Special Real-time Rendering Techniques

Since the capabilities of the targeted VR platform (Oculus Quest 2) are those of a typical mid/high-end mobile phone, using many dynamic lighting effects that would lend high realism was prohibitive. In addition, in order to keep the refresh rate of the virtual reality headset at acceptable levels for comfortable use, the number of polygons to be drawn in each frame had to be significantly reduced (<90000, in total across all rendering passes of the frame). In some scenes, this limitation contrasts with the requirements of the script, where multiple buildings and characters must be displayed simultaneously, significantly exceeding the acceptable polygon count.

 

Viewing-angle-based mesh simplification

To reduce the load of polygons emitted for vertex and primitive processing, even before being submitted for frustum culling, models were simplified in advance and entire polygons clusters were removed depending on the expected viewing angle, even for moving models, such as characters, therefore drastically reducing the number of polygons.

While for distant objects this could be achieved by replacing geometry with an image proxy (image-based rendering, see below), in close-ups, this would not work, as our perspective, motion and stereo depth perception would immediately make the lack of depth variation evident. In many situations, for the deletion of polygons we also took into account the partial occlusion of objects behind others. While this can (in some cases) be applied computationally (occlusion culling), such an effort on devices with relatively low processing power would not be efficient.

 

Fake dynamic global illumination

In scenes with intense lighting changes, such as the example shown in the following image, it would not seem realistic to pre-compute indirect light, a technique common in real-time graphics for games. For this purpose, a simple computational method was developed and applied, which simulates the diffuse reflection of light by placing and modulating virtual light sources on the surfaces the direct light scatters on (here from the prison guard's flashlight).

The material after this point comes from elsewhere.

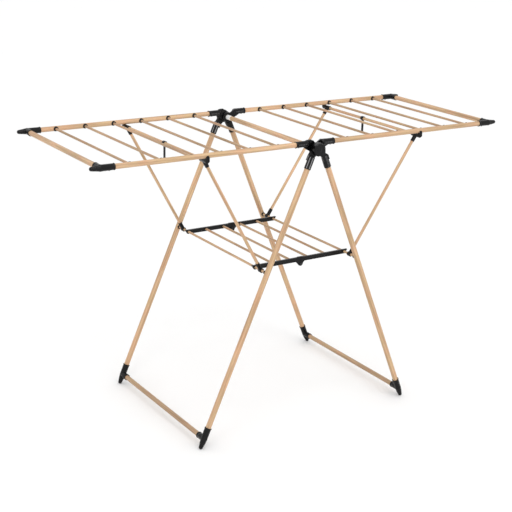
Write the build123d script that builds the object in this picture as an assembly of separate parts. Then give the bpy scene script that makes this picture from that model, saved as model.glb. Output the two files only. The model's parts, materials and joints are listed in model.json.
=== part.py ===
from build123d import *
import os
from math import cos, radians, sin

# Folding gull-wing clothes drying rack, opened for use. Millimetres and degrees.
# X runs along the two wings, Y from the near side (-) to the far side (+), Z up from the floor.
# side is -1 for the left half (frame A) and +1 for the right half (frame B).
# depth is -1 for the near parts and +1 for the far parts.

# Hub
PIVOT_Z = 930.0
PIN_R = 4.0
RUNNING_GAP = 0.05
LAYER_GAP = 0.4
EYE_R = {-1: 20.0, 1: 21.5}
BOSS_R = 19.0
ARCH_R = 15.0
ARCH_Z = 894.5
WING_EYE_R = 17.5
LEG_EYE_Y = {-1: (274.0, 284.0), 1: (284.4, 294.5)}
WING_EYE_Y = {1: (254.3, 259.9), -1: (260.3, 265.9)}
COVER_Y = 296.0
SOCKET_START = 26.0

# Leg frames
SPLAY = radians(23.0)
LEG_OFFSET = 14.0 * cos(SPLAY)
LEG_Y = 285.0
LEG_R = 9.0
TUBE_WALL = 1.0
LEG_SOCKET_R = {-1: 10.3, 1: 10.9}
LEG_SOCKET_END = 70.0
FOOT_BAR_Z = 33.0
FOOT_BAR_R = 8.0
FOOT_R = 10.5
FOOT_BRANCH = 33.0
FOOT_ARM = 38.0
TOE_R = 6.6
TOE_Z = 6.0

# Wings
WING_RISE = 16.0
WING_Y = 263.5
WING_R = 8.0
WING_SOCKET_R = 10.0
WING_SOCKET_END = 68.5
WING_LIP_R = 11.0
WING_END = 732.0
WING_TIP = 765.5
CORNER_R = 10.0
CORNER_SOCKET = 44.0
CORNER_BRANCH = 31.0
FIRST_RUNG = 132.4
RUNG_PITCH = 101.1
RUNG_COUNT = 6
RUNG_R = 4.0
RUNG_WALL = 0.7
GROMMET_R = 7.4
GROMMET_REACH = 3.5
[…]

For details please see G. Papaioannou, Approximate Dynamic Global Illumination for VR, Virtual Reality 29, 54, 2025.

 

Image-based rendering

The display of multiple models with a relatively complex geometric representation, such as a crowd of people or vegetation, puts a significant burden on the GPU, dramatically lowering the refresh rate. A well-known solution to this problem is to replace three-dimensional models with a pre-computed image with a transparent mask (image proxy). In fact, this solution also works for moving objects. The farther away the model is, the harder to notice this substitution becomes.